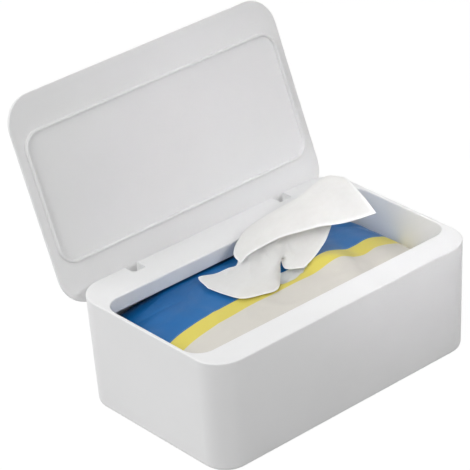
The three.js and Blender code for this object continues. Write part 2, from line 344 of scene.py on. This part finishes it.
def makePackPoints():
    # rings round the pillow, from one end to the other
    halfX = packHigh.x
    halfY = packHigh.y
    top = rimHigh.z - pack["topBelowRim"]
    seam = top - pack["seamBelowTop"]
    along = np.sin((np.arange(pack["stepsAlong"] + 1) / pack["stepsAlong"] - 0.5) * math.pi)
    turn = np.arange(pack["stepsRound"]) / pack["stepsRound"] * 2 * math.pi
    ends = pack["endFullness"]
    height = np.maximum((1 - np.abs(along) ** ends) ** (1 / ends), pack["sealShare"])
    radius = pack["cornerRadius"]
    intoCorner = np.maximum(np.abs(along) * halfX - halfX + radius, 0)
    width = halfY - radius + np.sqrt(radius ** 2 - intoCorner ** 2)
    up = np.sin(turn) > 0
    fullness = np.where(up, pack["sideFullness"], pack["baseFullness"])
    y = -squared(np.cos(turn), fullness)[None, :] * width[:, None]
    x = np.repeat((along * halfX)[:, None], len(turn), axis=1)
    reach = np.where(up, top - seam, seam - packLow.z)
    z = seam + (squared(np.sin(turn), fullness) * reach)[None, :] * height[:, None]
    openness = np.clip(np.sin(turn) * 2.5, 0, 1)[None, :]  # 1 over the top, 0 at the seam and below it
    z = z + filmHeight(x, y) * openness
    dip = np.clip(1.25 - slotReach(x, y), 0, 0.5) * 2  # 1 in the slot, fading over its lips
    z = z - slot["depth"] * dip ** 0.7 * openness
    return addFilmWrinkles(np.stack((x, y, z), axis=-1), openness)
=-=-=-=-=
What you should do: Quote the data in full, keeping each word unchanged.

Solution to the problem:
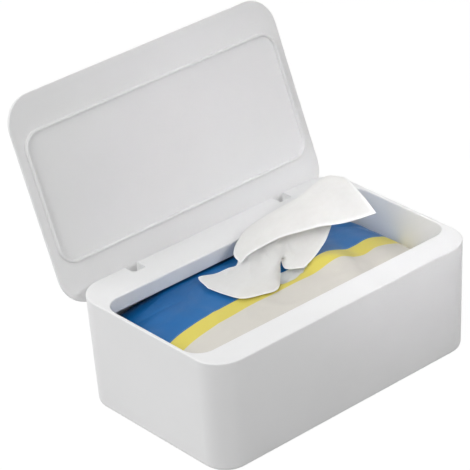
The three.js and Blender code for this object continues. Write part 2, from line 344 of scene.py on. This part finishes it.
def makePackPoints():
    # rings round the pillow, from one end to the other
    halfX = packHigh.x
    halfY = packHigh.y
    top = rimHigh.z - pack["topBelowRim"]
    seam = top - pack["seamBelowTop"]
    along = np.sin((np.arange(pack["stepsAlong"] + 1) / pack["stepsAlong"] - 0.5) * math.pi)
    turn = np.arange(pack["stepsRound"]) / pack["stepsRound"] * 2 * math.pi
    ends = pack["endFullness"]
    height = np.maximum((1 - np.abs(along) ** ends) ** (1 / ends), pack["sealShare"])
    radius = pack["cornerRadius"]
    intoCorner = np.maximum(np.abs(along) * halfX - halfX + radius, 0)
    width = halfY - radius + np.sqrt(radius ** 2 - intoCorner ** 2)
    up = np.sin(turn) > 0
    fullness = np.where(up, pack["sideFullness"], pack["baseFullness"])
    y = -squared(np.cos(turn), fullness)[None, :] * width[:, None]
    x = np.repeat((along * halfX)[:, None], len(turn), axis=1)
    reach = np.where(up, top - seam, seam - packLow.z)
    z = seam + (squared(np.sin(turn), fullness) * reach)[None, :] * height[:, None]
    openness = np.clip(np.sin(turn) * 2.5, 0, 1)[None, :]  # 1 over the top, 0 at the seam and below it
    z = z + filmHeight(x, y) * openness
    dip = np.clip(1.25 - slotReach(x, y), 0, 0.5) * 2  # 1 in the slot, fading over its lips
    z = z - slot["depth"] * dip ** 0.7 * openness
    return addFilmWrinkles(np.stack((x, y, z), axis=-1), openness)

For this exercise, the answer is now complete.